Tagged as: Movie Review, Sex and the City


Sex and the City reviews
It’s Sex and the City opening day and, well… the reviews are a mixed bag. Check out some of the Sex and the City movie reviews:

Manohla Dargis, The New York Times:
“A little Botox goes a long way in Sex and the City, but a little decent writing would have gone even further.” She also says Sex and the City “is the pits, a vulgar, shrill, deeply shallow — and, at 2 hours and 22 turgid minutes, overlong — addendum to a show that had, over the years, evolved and expanded in surprising ways.”

Claudia Puig, USA Today:
“Amid the style, sass and sexiness is plenty of sentimentality, especially at the satisfying conclusion.”

Carina Chocano, Los Angeles Times:
“Can’t rightly be called a romantic comedy in the dismal, contemporary sense, though it is at times romantic and is consistently very funny. It’s also emotionally realistic, even brutal.”

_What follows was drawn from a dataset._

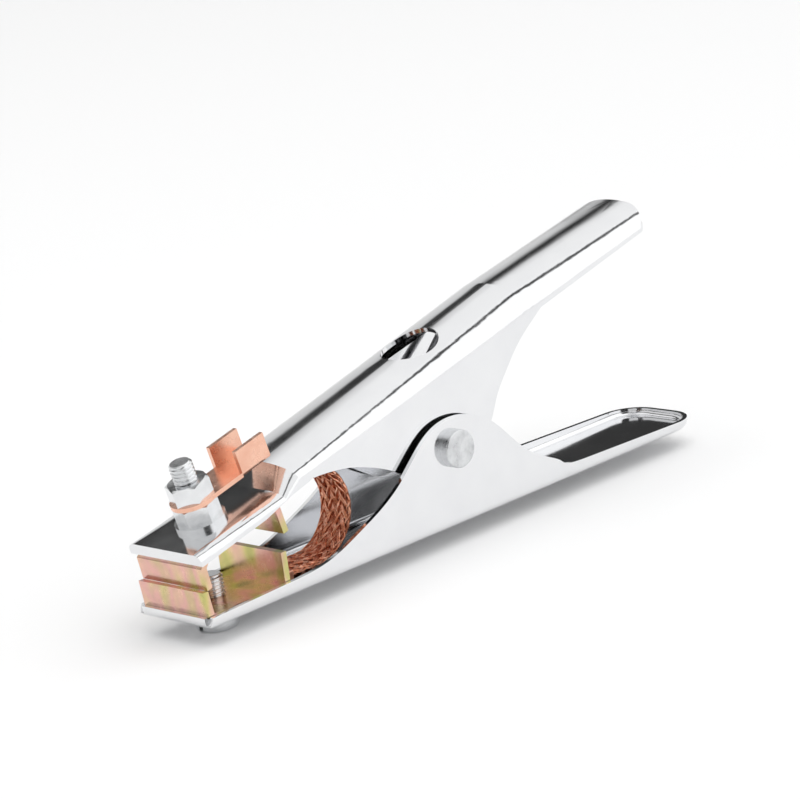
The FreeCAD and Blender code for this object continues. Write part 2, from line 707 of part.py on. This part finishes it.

Roger Ebert, Chicago Sun-Times:
“Here is a 145-minute movie containing one (1) line of truly witty dialogue: ‘Her 40s is the last age at which a bride can be photographed without the unintended Diane Arbus subtext.’”

David Edelstein, New York Magazine:
“Sex and the City: The Motion Picture (not the actual title) is a joyful wallow. And it’s more: In this summer of do-overs (The Incredible Hulk, a new Batman versus a new Joker), it’s what the series finale should have been.”

Rex Reed, New York Observer:
“Bottom line: a provocative, groundbreaking TV series that worked in 30-minute segments has been bloated and padded into nearly two and a half hours of tedium and gratuitous product placement for everything from Vuitton to a new Mercedes-Benz GLK.”

James Berardinelli, ReelViews:
“For those who do not consider themselves to be among the Sex and the City faithful, this is a painful experience, perhaps the longest 148 minutes likely to be spent in a movie theater this year. Watching grass grow is more dramatically satisfying.”

Lou Lumenick, New York Post
“This movie provides no good reasons to revisit Sex and the City, except to fulfill fans’ desires for one more for the road and add millions to Time Warner’s coffers. Be careful what you wish for.”

Owen Gleiberman, Entertainment Weekly:
“A movie that taps directly back into the show’s primal appeal, which is the sweet, sad, saucy delight of sharing these women’s company.“

The bottom line on Sex and the City reviews? Metacritic has a 53 (out of 100) average review among 32 film critic reviews and scored 4.4 out of 10 among the 17 site visitors who rated the film.